Re: Bitmap indexes - reviving CASSANDRA-1472

2013-04-11 Thread Jason Rutherglen
What's the advantage over Lucene?


On Wed, Apr 10, 2013 at 10:43 PM, Matt Stump  wrote:

> Druid was our inspiration to layer bitmap indexes on top of Cassandra.
> Druid doesn't work for us because or data set is too large. We would need
> many hundreds of nodes just for the pre-processed data. What I envisioned
> was the ability to perform druid style queries (no aggregation) without the
> limitations imposed by having the entire dataset in memory. I primarily
> need to query whether a user performed some event, but I also intend to add
> trigram indexes for LIKE, ILIKE or possibly regex style matching.
>
> I wasn't aware of CONCISE, thanks for the pointer. We are currently
> evaluating fastbit, which is a very similar project:
> https://sdm.lbl.gov/fastbit/
>
>
> On Wed, Apr 10, 2013 at 5:49 PM, Brian O'Neill  >wrote:
>
> >
> > How does this compare with Druid?
> > https://github.com/metamx/druid
> >
> > We're currently evaluating Acunu, Vertica and Druid...
> >
> >
> http://brianoneill.blogspot.com/2013/04/bianalytics-on-big-datacassandra.html
> >
> > With its bitmapped indexes, Druid appears to have the most potential.
> > They boast some pretty impressive stats, especially WRT handling
> > "real-time" updates and adding new dimensions.
> >
> > They also use a compression algorithm, CONCISE, to cut down on the space
> > requirements.
> > http://ricerca.mat.uniroma3.it/users/colanton/concise.html
> >
> > I haven't looked too deep into the Druid code, but I've been meaning to
> > see if it could be backed by C*.
> >
> > We'd be game to join the hunt if you pursue such a beast. (with your
> code,
> > or with portions of Druid)
> >
> > -brian
> >
> >
> > On Apr 10, 2013, at 5:40 PM, mrevilgnome wrote:
> >
> > > What do you think about set manipulation via indexes in Cassandra? I'm
> > > interested in answering queries such as give me all users that
> performed
> > > event 1, 2, and 3, but not 4. If the answer is yes than I can make a
> case
> > > for spending my time on C*. The only downside for us would be our
> current
> > > prototype is in C++ so we would loose some performance and the ability
> to
> > > dedicate an entire machine to caching/performing queries.
> > >
> > >
> > > On Wed, Apr 10, 2013 at 11:57 AM, Jonathan Ellis 
> > wrote:
> > >
> > >> If you mean, "Can someone help me figure out how to get started
> updating
> > >> these old patches to trunk and cleaning out the Avro?" then yes, I've
> > been
> > >> knee-deep in indexing code recently.
> > >>
> > >>
> > >> On Wed, Apr 10, 2013 at 11:34 AM, mrevilgnome 
> > >> wrote:
> > >>
> > >>> I'm currently building a distributed cluster on top of cassandra to
> > >> perform
> > >>> fast set manipulation via bitmap indexes.
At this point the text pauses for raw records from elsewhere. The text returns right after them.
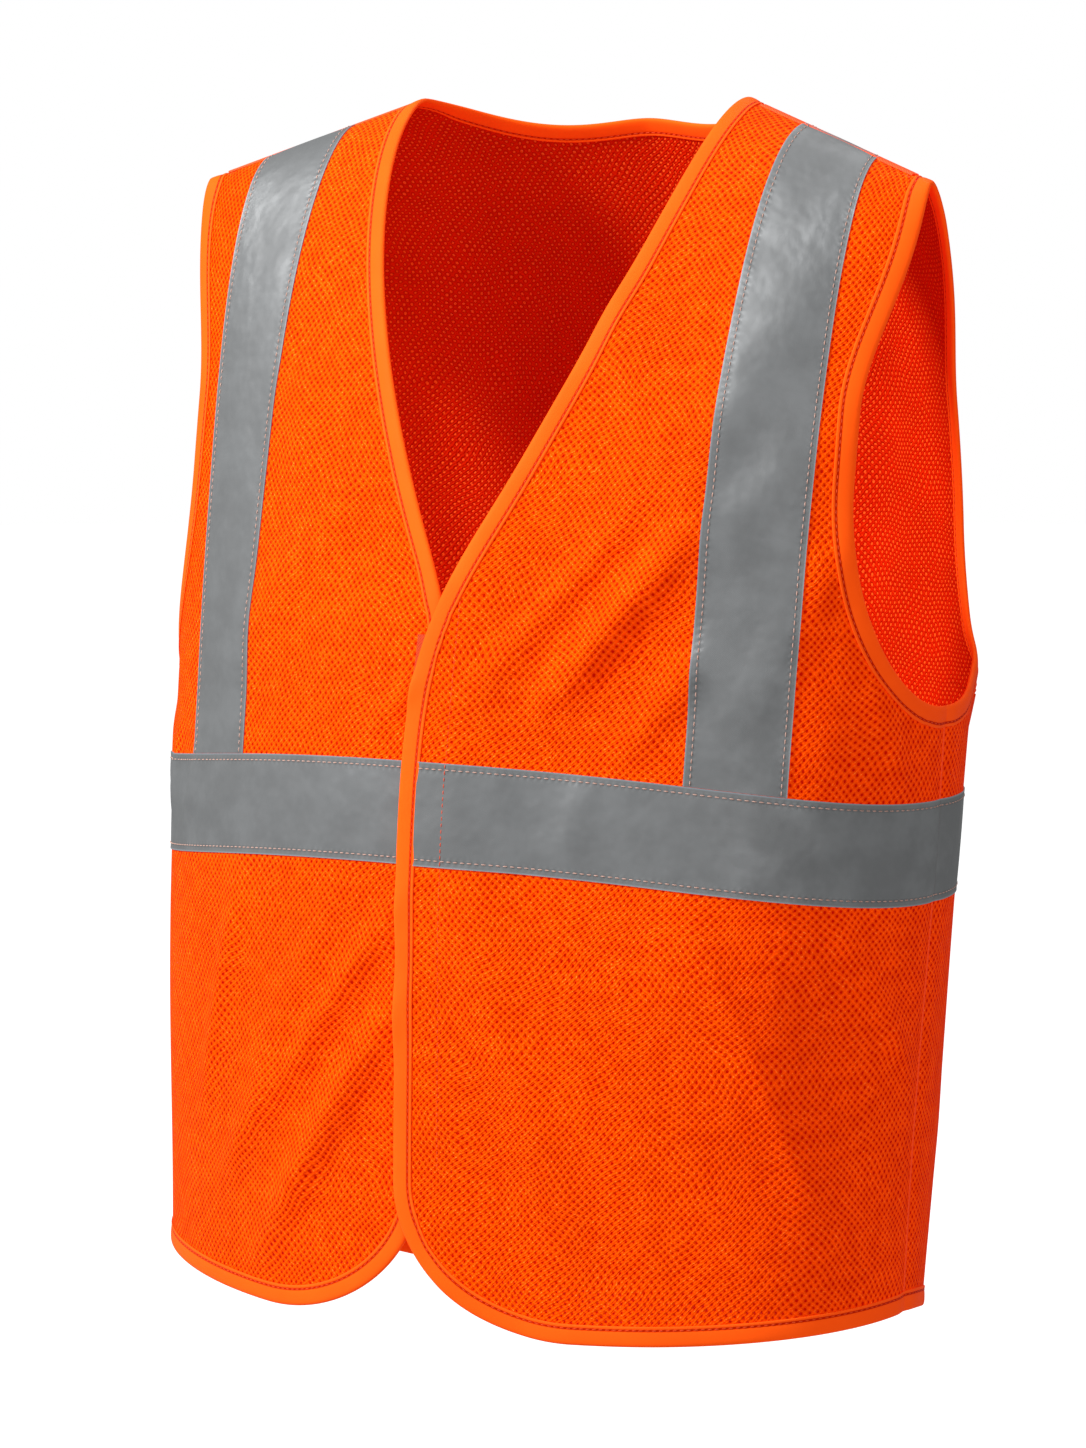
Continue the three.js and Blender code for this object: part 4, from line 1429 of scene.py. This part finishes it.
@dataclass
class Bindings:
    """Folded binding tape round every edge, sewn through near its inner edges."""

    vest: Vest
    spacing: float = 2.2
    stitch_inset: float = 7.4
    pitch: float = 3.4
    stitch: float = 2.5
    thread: float = 0.2
    outside: tuple[tuple[float, float], ...] = (
        (9.35, 0.42), (9.5, 0.62), (9.35, 0.92), (8.8, 1.05), (8.2, 0.98), (7.4, 0.82), (6.7, 0.98),
        (5.6, 1.16), (4.0, 1.3), (2.4, 1.38), (1.0, 1.36), (0.1, 1.2), (-0.5, 0.9), (-0.85, 0.48))

    def profile(self) -> tuple[Array, Array]:
        """Cross-section of the folded tape, round from the outside's inner edge to the inside's."""
        front = list(self.outside)
        back = [(into, -out) for into, out in reversed(front)]
        around = front + [(-1.0, 0.0)] + back + [(0.4, -0.42), (0.4, 0.42)]
        into, out = np.array(around).T
        return into, out

    def widths(self) -> Array:
        """Millimetres round the cross-section of each of its points."""
        into, out = self.profile()
        closed_into, closed_out = np.append(into, into[0]), np.append(out, out[0])
        return np.concatenate([[0], np.cumsum(np.hypot(np.diff(closed_into), np.diff(closed_out)))])

    def stitch_lines(self) -> tuple[float, float, float]:
        """Places round the cross-section of the two rows of stitches and of the inside's inner edge."""
        widths, (into, _) = self.widths(), self.profile()
        rows = [i for i, value in enumerate(into) if abs(value - self.stitch_inset) < 0.01]
        return float(widths[rows[0]]), float(widths[rows[-1]]), float(widths[-4])

    def band(self, name: str, trail: Trail, group: str) -> bpy.types.Object:
        """Binds one edge.

        Args:
            name: Name of the piece.
            trail: The edge.
            group: Which stitches its rows belong to.

        Returns:
            The piece.
        """
        line = trail.spaced(self.spacing)
        into, out = self.profile()
        points = line.band(into, out)
        piece = sweep(name, points, line.lengths(), self.widths(), [self.vest.finishes.binding])
        row = line.inset(self.stitch_inset)
        for face in (1, -1):
            self.vest.stitches(group).row(row, face * 0.86, self.pitch, self.stitch, self.thread, 0)
        return piece

    def front(self, side: Side) -> bpy.types.Object:
        """Binds a front from the side seam to the neck point."""
        angle, level = self.vest.outline.front_path(side)
        trail = Trail(self.vest.cloth, angle * side.value, level, -side.value, side)
        return self.band(f"binding_{side.word}_front", trail, side.word)

    def neck(self) -> bpy.types.Object:
        """Binds the back of the neck."""
        cut, cloth, outline = self.vest.cut, self.vest.cloth, self.vest.outline
        x = cut.neck_half_width * np.cos(np.linspace(0, HALF_TURN, 161))
        front = cloth.angle_at(x, np.full(161, cut.neck_level))
        angle = np.sign(front) * (HALF_TURN - np.abs(front))
        angle = np.where(angle <= 0, angle + 2 * HALF_TURN, angle)
        level = cut.neck_level - outline.back_neck_drop(x)
        return self.band("binding_back_neck", Trail(cloth, angle, level, -1, None), "body")

    def hem(self) -> bpy.types.Object:
        """Binds the hem of the back."""
        angle = np.linspace(SEAM_ANGLE, 3 * SEAM_ANGLE, 161)
        level = self.vest.outline.from_hem(np.zeros(161), angle)
        return self.band("binding_back_hem", Trail(self.vest.cloth, angle, level, 1, None), "body")

    def armhole(self, side: Side) -> bpy.types.Object:
        """Binds an armhole, from the side seam up the front, over the shoulder and down the back."""
        cut, cloth, outline = self.vest.cut, self.vest.cloth, self.vest.outline
        height = cut.neck_level - cut.underarm_level
        bottom = cut.underarm_level + height * np.linspace(0, 0.3, 60) ** 2 / 0.3
        rest = cloth.rows(1.2, float(bottom[-1]), cut.neck_level, 3.0)[1:]
        levels = np.concatenate([bottom, rest])
        angle = np.concatenate([outline.armhole(levels, False), outline.armhole(levels, True)[::-1]])
        level = np.concatenate([levels, levels[::-1]])
        trail = Trail(cloth, angle * side.value, level, side.value, None)
        return self.band(f"binding_{side.word}_armhole", trail, "body")

    def build(self) -> list[bpy.types.Object]:
        """Builds and dresses the bindings."""
        pieces = []
        for side in Side:
            word = side.word
            front = self.front(side)
            self.vest.bend(front, side)
            pieces.append(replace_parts(front, f"{word}_front_edge_binding", f"{word}_side_hem_binding"))
            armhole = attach(self.armhole(side), "vest_body")
            pieces.append(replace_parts(armhole, f"{word}_armhole_binding"))
        pieces.append(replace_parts(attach(self.neck(), "vest_body"), "neck_binding"))
        pieces.append(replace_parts(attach(self.hem(), "vest_body"), "back_hem_binding"))
        return pieces


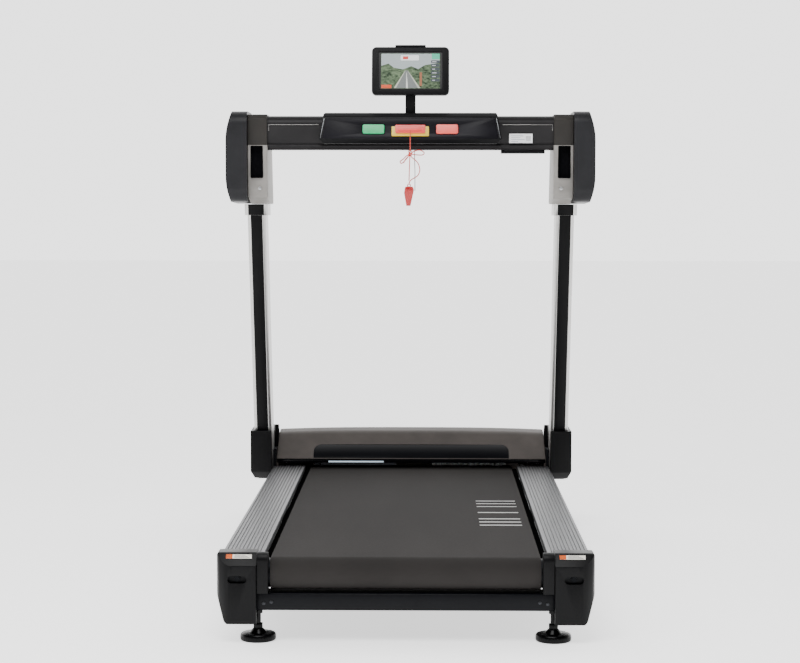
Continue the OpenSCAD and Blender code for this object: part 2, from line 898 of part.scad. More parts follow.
module boot() {
  difference() {
    intersection() {
      along_x(tube_out, boot_out) boot_outline(0);
      along_y(boot_rear - 1, boot_rear + boot_len + 1) boot_front(0);
    }
    intersection() {
      along_x(tube_out - 1, boot_out) boot_outline(boot_wall);
      along_y(boot_rear - 1, boot_rear + boot_len + 1) boot_front(boot_wall);
    }
    // room for the foot rail's end, the weld plate and the upright
    span_box([tube_out - 1, boot_rear - 1, boot_z - 1],
      [rail_out + 1, hood_rear, boot_top + 1]);
    span_box([tube_out - 1, upright_y0 - 29, boot_z - 1],
      [upright_x - upright_w / 2, upright_y0 + 61, upright_z0 + plate_lift + 2]);
    at_upright() translate([0, 0, -60])
      linear_extrude(upright_len) rounded_rect(upright_w + 0.8, upright_d + 0.8, 8.4);
  }
}

module boots() {
  color("#2a2b2d") both_sides() boot();
}

module upright_collars() {
  reach = 7;
  color("#2c2d2f")
    both_sides()
      difference() {
        intersection() {
          at_upright() translate([0, 0, upright_len - 90])
            linear_extrude(120) rounded_rect(upright_w + 2 * reach, upright_d + 2 * reach, 10);
          span_box([0, -front_y, pod_z - collar_h], [2 * boot_out, front_y, pod_z - fit]);
        }
        at_upright() linear_extrude(upright_len + 0.2)
          rounded_rect(upright_w + 0.2, upright_d + 0.2, 8.1);
      }
}

// ---- head ----

// where the upright's axis is, along Y, at a height
function axis_y(z) = upright_y0 - (z - upright_z0) * tan(lean);

// Y-Z outline of a head bracket
module head_outline() {
  polygon([
    [axis_y(head_bottom) - 60, head_bottom + fit],
    [bar_y + 12, head_bottom + 14],
    [bar_y - 5, head_top - 12],
    [bar_y + 7, head_top],
    [axis_y(head_top) + 50, head_top],
    [axis_y(head_bottom) + 52, head_bottom + fit]
  ]);
}

module head_bracket(s) {
  px = head_in + 28;
  color("#7f7d7a")
    on_side(s)
      difference() {
        along_x(head_in, head_out) head_outline();
        span_box([px - pocket_w / 2, bar_y - 10, pocket_z],
          [px + pocket_w / 2, bar_y - 5 + pocket_d + 6, pocket_z + pocket_h]);
        rod_y(2.6, bar_y - 5, bar_y + 36, px - 8, pocket_z - 27);
      }
}

// the side pod's rounded block: hull of discs, shrunk by a wall
module pod_block(w) {
  y0 = bar_y - 15;
  y1 = axis_y(head_bottom) + 66;
  y2 = axis_y(head_top) + 66;
  c = 16;
  hull()
    for (p = [[y0 + pod_r, pod_z + pod_r + 10], [y1 - pod_r, pod_z + pod_r],
        [y0 + pod_r - 4, pod_top - pod_r], [y2 - pod_r, pod_top - pod_r]]) {
      rod_x(pod_r - w, head_out + fit + w, head_out + pod_t - c - w, p[0], p[1]);
      rod_x(pod_r - c - w, head_out + pod_t - c, head_out + pod_t - w, p[0], p[1]);
    }
}

module side_pod(s) {
  color("#17181a")
    on_side(s)
      difference() {
        pod_block(0);
        pod_block(pod_wall);
        span_box([head_out - 1, bar_y + 50, pod_z + 60],
          [head_out + pod_wall + 2, bar_y + 110, pod_top - 60]);
      }
}

module bracket_screws() {
  px = head_in + 28;
  color("#c9c9c9")
    both_sides() {
      rod_y(2.5, bar_y - 2, bar_y + 32, px - 8, pocket_z - 27);
      rod_y(4.5, bar_y - 4, bar_y - 1.5, px - 8, pocket_z - 27);
    }
}

// Y-Z outline of the crossbar
module bar_outline(w) {
  r = bar_r - w;
  translate([bar_y + bar_r, bar_top - bar_r]) circle(r);
  translate([bar_y + bar_d - bar_r, bar_top - bar_r]) circle(r);
  polygon([
    [bar_y + w, bar_top - bar_r], [bar_y + w, bar_bottom + 16], [bar_y + 14, bar_bottom + w],
    [bar_y + bar_d - 14, bar_bottom + w], [bar_y + bar_d - w, bar_bottom + 16],
    [bar_y + bar_d - w, bar_top - bar_r]
  ]);
  translate([bar_y + bar_r, bar_top - 2 * bar_r]) square([bar_d - 2 * bar_r, 2 * bar_r - w]);
}

module crossbar() {
  color("#353638")
    difference() {
      along_x(-head_in, head_in) bar_outline(0);
      along_x(-head_in - 1, head_in + 1) bar_outline(4);
    }
}

// ---- console ----

module console_housing() {
  side = console_w / 2;
  color("#121214")
    difference() {
      along_x(-side, side)
        polygon([
          [face_y + 4, face_z - 11], [face_y, face_z],
          [face_y + face_h * sin(face_tilt), face_z + face_h * cos(face_tilt)],
          [face_y + 27, bar_top + 7], [bar_y - 0.1, bar_top + 7], [bar_y - 0.1, face_z - 11]
        ]);
      at_face() translate([0, 0, face_h / 2]) along_y(-1, panel_t + 0.1)
        rounded_rect(console_w - 14, face_h - 4, 4);
      for (x = [-button_x, button_x])
        face_block(x, row_z, button_w + 2 * flange + 1, button_h + 2 * flange + 1, 5, -1,
          panel_t + fit + flange_t + button_travel + switch_room);
      face_block(0, key_z, peg_w + 1, peg_h + 1, 2, -1, 14);
    }
}

module console_panel() {
  color("#08080a")
    difference() {
      at_face() translate([0, 0, face_h / 2]) along_y(0, panel_t)
        rounded_rect(console_w - 14.4, face_h - 4.4, 3.8);
      for (x = [-button_x, button_x])
        face_block(x, row_z, button_w + 2 * fit, button_h + 2 * fit, 5, -1, panel_t + 1);
      face_block(0, key_z, peg_w + 1, peg_h + 1, 2, -1, panel_t + 1);
    }
}

// a cap with a hidden flange that holds it behind the panel
module push_button(x) {
  face_block(x, row_z, button_w, button_h, 4.7, -4, panel_t + fit + 2);
  face_block(x, row_z, button_w + 2 * flange, button_h + 2 * flange, 5, panel_t + fit,
    panel_t + fit + flange_t);
}

module start_button() {
  color("#39a878") push_button(-button_x);
}

module stop_button() {
  color("#e0463e") push_button(button_x);
}

module key_frame() {
  color("#e8c62c")
    difference() {
      face_block(0, row_z - 6, frame_w, frame_h, 2, -3, 0);
      face_block(0, key_z, peg_w + 1, peg_h + 1, 2, -4, 1);
    }
}

module safety_key() {
  color("#c3262c") {
    face_block(0, key_z, key_w, key_h, 3, -9, -3 - fit);
    face_block(0, key_z, key_w - 14, key_h - 10, 3, -13, -8.9);
    face_block(0, key_z, peg_w, peg_h, 1.6, -3.4, 12);
  }
}

module key_cord() {
  color("#d33a30") translate([0, face_y, face_z]) cord(cord_route, cord_r);
}

module key_tether() {
  color("black") translate([0, bar_y, bar_bottom]) cord(tether_route, tether_r);
}

// X-Z outline of the peg clip, from its wide grip down to its narrow jaws
module clip_outline() {
  w = clip_w / 2;
  polygon([[3 - w, 18], [w - 3, 18], [w, 10], [w - 2, 0], [4, -clip_jaw], [-7, -clip_jaw],
    [-w, 2]]);
}

// one half of the clip: s is -1 for the front half and 1 for the back half
module clip_half(s) {
  intersection() {
    along_y(-10, 10) clip_outline();
    along_x(-clip_w, clip_w)
      polygon([[s * 0.4, -clip_jaw - 1], [s * 0.9, -4], [s * 4.5, 19], [s * 7, 19], [s * 4, -4],
        [s * 2.6, -clip_jaw - 1]]);
  }
}

module at_clip() {
  translate([clip_x, clip_y, clip_z]) children();
}

// the front half, with the ring and the pivot pin
module key_clip() {
  knuckle = 4;
  color("#cf3530")
    at_clip() {
      difference() {
        union() {
          difference() {
            clip_half(-1);
            rod_x(3.6, -clip_w, clip_w);
          }
          rod_x(3.2, -knuckle, knuckle);
          span_box([-knuckle, -4, -3.2], [knuckle, -1, 3.2]);
          along_y(-7, -4.2) translate([0, 21]) circle(5);
        }
        along_y(-8, -3) translate([0, 21.5]) circle(2.4);
      }
      rod_x(1.5, -clip_w / 2 + 3, clip_w / 2 - 3);
    }
}

// the back half, which turns on the pin
module clip_lever() {
  knuckle = 4.4;
  color("#cf3530")
    at_clip()
      difference() {
        union() {
          clip_half(1);
          both_sides() rod_x(3.2, knuckle, clip_w / 2 - 3);
        }
        rod_x(1.5 + run, -clip_w, clip_w);
        rod_x(3.6, -knuckle, knuckle);
      }
}

module receiver_box() {
  color("#1a1a1c")
    translate([head_in - 80, bar_y + bar_d / 2, bar_bottom - 9.2]) linear_extrude(9)
      rounded_rect(116, 40, 4);
}

// ---- tablet holder ----

module holder_post() {
  color("#232426")
    difference() {
      union() {
        span_box([-post_w / 2, hinge_y - post_t / 2, bar_top], [post_w / 2, hinge_y + post_t / 2, hinge_z]);
        rod_x(hinge_r, -post_w / 2, post_w / 2, hinge_y, hinge_z);
        translate([0, bar_y + bar_d / 2, bar_top]) linear_extrude(4)
          rounded_rect(post_w + 24, bar_d - 2 * bar_r, 4);
      }
      rod_x(pin_r - 1 + run, -post_w, post_w, hinge_y, hinge_z);
    }
}

module tablet_cradle() {
  lug_t = 6;
  color("#2b2c2e") {
    at_holder() {
      difference() {
        translate([0, 0, cradle_h / 2]) along_y(0, cradle_t) rounded_rect(cradle_w, cradle_h, 12);
        translate([0, 0, cradle_h / 2]) along_y(-1, 2.8) rounded_rect(window_w, window_h, 3);
        translate([0, 0, cradle_h / 2]) along_y(2.7, 3.1 + tablet_t)
          rounded_rect(window_w + 20.4, window_h + 12.4, 8.2);
      }
    }
    difference() {
      union()
        for (s = [-1, 1])
          at_holder() {
            span_box([s * (post_w / 2 + lug_t / 2 + fit) - lug_t / 2, cradle_t - tiny, hinge_lz - hinge_r],
              [s * (post_w / 2 + lug_t / 2 + fit) + lug_t / 2, hinge_ly, hinge_lz + hinge_r]);
            rod_x(hinge_r, s * (post_w / 2 + lug_t / 2 + fit) - lug_t / 2,
              s * (post_w / 2 + lug_t / 2 + fit) + lug_t / 2, hinge_ly, hinge_lz);
          }
    }
    rod_x(pin_r - 1, -post_w / 2 - fit - tiny, post_w / 2 + fit + tiny, hinge_y, hinge_z);
  }
}

// sprung hook over the cradle's top edge
module holder_clamp() {
  hook_w = 80;
  stem_w = 30;
  top = cradle_h + fit + 4.6;
  color("#2b2c2e")
    at_holder() {
      translate([0, 0, cradle_h + fit + 2.3]) along_y(-1, cradle_t + fit + 3)
        rounded_rect(hook_w, 4.6, 2);
      span_box([-stem_w / 2, cradle_t + fit, hinge_lz + 27], [stem_w / 2, cradle_t + fit + 3, top]);
    }
}

// outline of the tablet's lit screen
module screen_outline(grow) {
  rounded_rect(screen_w + grow, screen_h + grow, 1.5);
}

module tablet_screen() {
  color("#3d4a44")
    at_holder() translate([0, 0, cradle_h / 2]) along_y(3, 3 + screen_t) screen_outline(0);
}

module tablet() {
  color("#0b0b0d")
    at_holder() translate([0, 0, cradle_h / 2])
      difference() {
        along_y(3, 3 + tablet_t) rounded_rect(window_w + 20, window_h + 12, 8);
        along_y(2, 3 + screen_t) screen_outline(0);
      }
}

side_tubes();
cross_members();
rear_beam();
deck_board();
deck_cushions();
foot_rail(-1);  // foot_rail_left
foot_rail(1);  // foot_rail_right
rear_cap(-1);  // rear_cap_left
rear_cap(1);  // rear_cap_right
roller_guards();
running_belt();
roller_axles();
tension_bolts();
front_roller();
front_bearings();
drive_pulley();
rear_roller();
rear_bearings();
motor();
motor_rotor();
drive_belt();
motor_controller();
belly_pan();
motor_hood();
hood_inset();
power_inlet();
power_switch();
wheel_brackets();
wheel_axles();
transport_wheel(-1);  // transport_wheel_left
transport_wheel(1);  // transport_wheel_right
levelling_foot(-1);  // levelling_foot_left
levelling_foot(1);  // levelling_foot_right
upright(-1);  // upright_left
upright(1);  // upright_right
upright_trims();
boots();
upright_collars();
head_bracket(-1);  // head_bracket_left
head_bracket(1);  // head_bracket_right
side_pod(-1);  // side_pod_left
side_pod(1);  // side_pod_right
bracket_screws();
crossbar();
console_housing();
console_panel();
start_button();
stop_button();
key_frame();
safety_key();
key_cord();
key_clip();
clip_lever();
key_tether();
receiver_box();
holder_post();
tablet_cradle();
holder_clamp();
tablet();
tablet_screen();
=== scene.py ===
"""A flat-deck running machine: its casings, rails, belt, console, lanyard and tablet holder."""

import json
import math

import bpy
from bpy.props import FloatProperty, PointerProperty, StringProperty
from mathutils import Matrix, Vector


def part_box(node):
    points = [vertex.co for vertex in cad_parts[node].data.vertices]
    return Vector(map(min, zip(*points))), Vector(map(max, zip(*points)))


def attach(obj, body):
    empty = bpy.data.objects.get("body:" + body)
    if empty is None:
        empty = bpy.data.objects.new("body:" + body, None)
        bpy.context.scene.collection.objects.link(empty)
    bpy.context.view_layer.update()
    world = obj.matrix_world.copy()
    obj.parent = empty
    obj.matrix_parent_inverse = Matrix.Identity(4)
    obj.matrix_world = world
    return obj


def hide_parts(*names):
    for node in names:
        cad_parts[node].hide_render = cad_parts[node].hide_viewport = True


bl_info = {
    "name": "Running machine",
    "version": (1, 0, 0),
    "blender": (4, 5, 0),
    "location": "View3D > Sidebar > Running machine",
    "description": "Builds the looks of a flat-deck running machine around its frame",
    "category": "Object",
}

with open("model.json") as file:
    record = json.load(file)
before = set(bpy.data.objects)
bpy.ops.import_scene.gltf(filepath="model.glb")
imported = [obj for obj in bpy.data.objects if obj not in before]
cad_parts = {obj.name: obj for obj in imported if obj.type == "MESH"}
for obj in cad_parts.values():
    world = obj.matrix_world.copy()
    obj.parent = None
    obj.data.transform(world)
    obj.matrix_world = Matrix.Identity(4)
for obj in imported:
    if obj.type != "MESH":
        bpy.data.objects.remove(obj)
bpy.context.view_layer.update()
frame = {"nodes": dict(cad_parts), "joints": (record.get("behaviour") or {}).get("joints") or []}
JOINTS = {j["name"]: j for j in frame["joints"]}
MM = 0.001
LEFT, RIGHT = -1, 1
SIDE_NAME = {LEFT: "left", RIGHT: "right"}
MID = 64.5 * MM  # height of the cradle's middle in the holder's own frame
BUTTON_X = 96 * MM  # distance of each button from the console's middle
ROW_Z = 27 * MM  # height of the buttons' row up the console's face
KEY_Z = 26 * MM  # height of the safety key up the console's face
CLEAR = 10 * MM  # how far a cutting tool reaches past what it cuts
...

This gives me the ability
> to
> > >>> perform unions, intersections, and set subtraction across
> sub-queries.
> > >>> Currently I'm storing index information for thousands of dimensions
> as
> > >>> cassandra rows, and my cluster keeps this information cached,
> > distributed
> > >>> and replicated in order to answer queries.
> > >>>
> > >>> Every couple of days I think to myself this should really exist in
> C*.
> > >>> Given all the benifits would there be any interest in
> > >>> reviving CASSANDRA-1472?
> > >>>
> > >>> Some downsides are that this is very memory intensive, even for
> sparse
> > >>> bitmaps.
> > >>>
> > >>
> > >>
> > >>
> > >> --
> > >> Jonathan Ellis
> > >> Project Chair, Apache Cassandra
> > >> co-founder, http://www.datastax.com
> > >> @spyced
> > >>
> >
> > --
> > Brian ONeill
> > Lead Architect, Health Market Science (http://healthmarketscience.com)
> > mobile:215.588.6024
> > blog: http://weblogs.java.net/blog/boneill42/
> > blog: http://brianoneill.blogspot.com/
> >
> >
>


Re: Bitmap indexes - reviving CASSANDRA-1472

2013-04-12 Thread Jason Rutherglen
Brian,

The Solr StatsComponent performs aggregations.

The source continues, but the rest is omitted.